Which has been to re-claim my story for myself. To understand how to live my own truth. To create enough space for my story to live me.
See, it’s not that life is so short but rather that it is that it’s so precious. We create our happy endings by choosing consciously, each day, which story we’re living.
Am I a too-wounded animal, never able to walk with dignity and pride? Do I trust that the world is a safe and loving universe? Is there enough support for me to fly as I’m meant to? Where did I put those wings, anyway?!
Finding Your Happy Endings Within Your Stories
Use simple mindfulness to hear the story you’re telling about your experiences.
Regular people experience horrible things every day. Malala Yousafzai, the Pakistani teen shot by the Taliban for refusing to quit school, was just awarded the Nobel Peace Prize, in part because of how she’s told her story. It’s one of love and forgiveness rather than hatred and revenge.
Notice what story you’re telling yourself about why you’re stuck.
“Another glass of wine? Sure, it’s been a rough week/year/life. I deserve it!” or, “This job is good enough,” or, “That person isn’t really a bully,” or, “I’m okay. I can handle it. I don’t need any help.”
Please, find a trained professional to help if you think you’re pretending just a wee bit too much that all is well when it isn’t.
Look within the stories you’ve been telling yourself and everyone else for the happy-ending possibilities.
Don’t see any? Here’s the secret: you can write your own stories, which creates new maps in the brain.

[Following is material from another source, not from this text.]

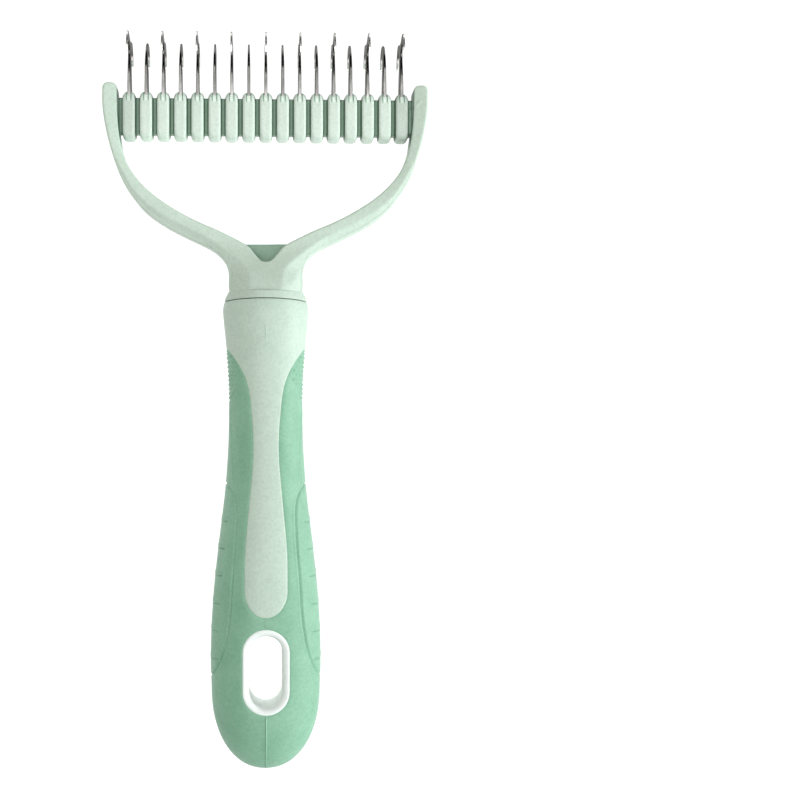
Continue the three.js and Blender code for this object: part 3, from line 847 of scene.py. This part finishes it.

Explore, play, pretend there may be another way to describe your experiences. It can actually be a lot fun. Who do you want to be? What life do you want? Go!
Fear is everything. Until it isn’t. Until we understand that it’s all in our minds.
Neuroscience research is full of studies showing how much control we have over shifting brain states, and cultivating a positive mindset. Who’s in charge, you, or the fear? You get to choose.
The happy endings are found within our stories. And we get to write those stories. Even further, we must live the most magnificent version of our stories. That’s what each of us is here to do.